Add column with filenames on a dataframe with Pandas

63 views Asked by At

I created a document-term matrix from multiple txt files. The result is a dataframe with each column being a word, and each row being a file (my final goal is to visualize the document-term matrix with matplotlib).

My dataframe also have an index, but I rather want a column with the name of each file, since each filename is a year (for example, "1905.txt", "1906.txt", etc.). The data frame looks something like this:

Hello I am
0 1 2 1
1 1 1 1
2 0 1 2

And I want something like this :

Hello I am
1905.txt 1 2 1
1906.txt 1 1 1
1907.txt 0 1 2

It would be even better without the ".txt"

How can I proceed ?

Here's my current code :

from sklearn.feature_extraction.text import CountVectorizer
from pathlib import Path
import pandas as pd
import numpy as np
import re

# create a list for all txt files
corpus =[]

# with pathlib, get all files in the corpus list 
for fichier in Path("/Users/MyPath/files").rglob("*.txt"):
     corpus.append(fichier.parent / fichier.name)


corpus.sort()

 
all_documents = []
for fichier_txt in corpus:
    with open(fichier_txt) as f:
        fichier_txt_chaine = f.read()
        fichier_txt_chaine = re.sub('[^A-Za-z]', ' ', fichier_txt_chaine) 
    all_documents.append(fichier_txt_chaine)

# here i am using sklearn, but this part is not relevant for my question
coun_vect = CountVectorizer(stop_words= "english")
count_matrix = coun_vect.fit_transform(all_documents)

count_array = count_matrix.toarray()
allDataframe = pd.DataFrame(data=count_array,columns = coun_vect.get_feature_names())
print(allDataframe)
allDataframe.to_csv("Matrice_doc_term.csv")

I suppose my problem is similar to this one, but I don't know how to adapt the answer to my code : Python Pandas add Filename Column CSV

2

There are 2 answers

0
mozway On BEST ANSWER

You most likely just need to pass the index to the DataFrame constructor:

pd.DataFrame(data=count_array, columns=coun_vect.get_feature_names(),
             index=corpus)

Or, since you have Path objects in corpus and just want the filename:

pd.DataFrame(data=count_array, columns=coun_vect.get_feature_names(),
             index=[f.name for f in corpus])

Or for just the stem:

pd.DataFrame(data=count_array, columns=coun_vect.get_feature_names(),
             index=[f.stem for f in corpus])
0
Moaybe On

To modify your DataFrame so that it includes a column with the filename (without the ".txt" extension) instead of the current index, you can follow these steps:

Extract the filenames from your corpus list, remove the ".txt" extension, and then use these filenames as the index of your DataFrame.
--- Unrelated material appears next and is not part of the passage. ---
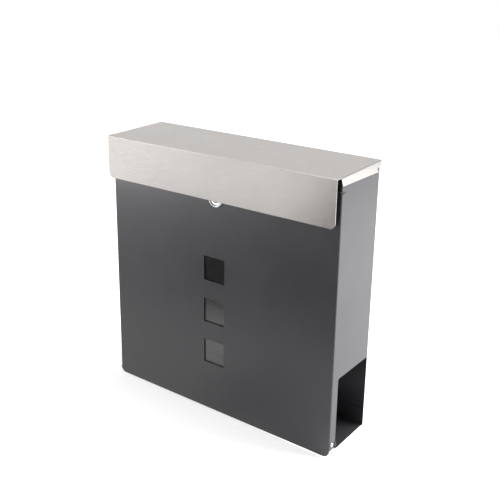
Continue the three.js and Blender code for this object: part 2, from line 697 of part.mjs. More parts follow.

Reset the index so that these filenames become a regular column. Here's how you can modify your code to achieve this:

from sklearn.feature_extraction.text import CountVectorizer
from pathlib import Path
import pandas as pd
import numpy as np
import re

# create a list for all txt files
corpus = []

# with pathlib, get all files in the corpus list 
for fichier in Path("/Users/MyPath/files").rglob("*.txt"):
    corpus.append(fichier.parent / fichier.name)

corpus.sort()

all_documents = []
file_names = [] # List to store file names without .txt extension
for fichier_txt in corpus:
    with open(fichier_txt) as f:
        fichier_txt_chaine = f.read()
        fichier_txt_chaine = re.sub('[^A-Za-z]', ' ', fichier_txt_chaine)
    all_documents.append(fichier_txt_chaine)
    
    # Extract the file name without .txt extension
    file_name = fichier_txt.stem
    file_names.append(file_name)

# Using sklearn (irrelevant for the current modification)
coun_vect = CountVectorizer(stop_words="english")
count_matrix = coun_vect.fit_transform(all_documents)

count_array = count_matrix.toarray()
allDataframe = pd.DataFrame(data=count_array, columns=coun_vect.get_feature_names())

# Set the file names as the index
allDataframe.index = file_names

# Reset the index to make file names a column
allDataframe.reset_index(inplace=True)
allDataframe.rename(columns={'index': 'Year'}, inplace=True)

print(allDataframe)
allDataframe.to_csv("Matrice_doc_term.csv")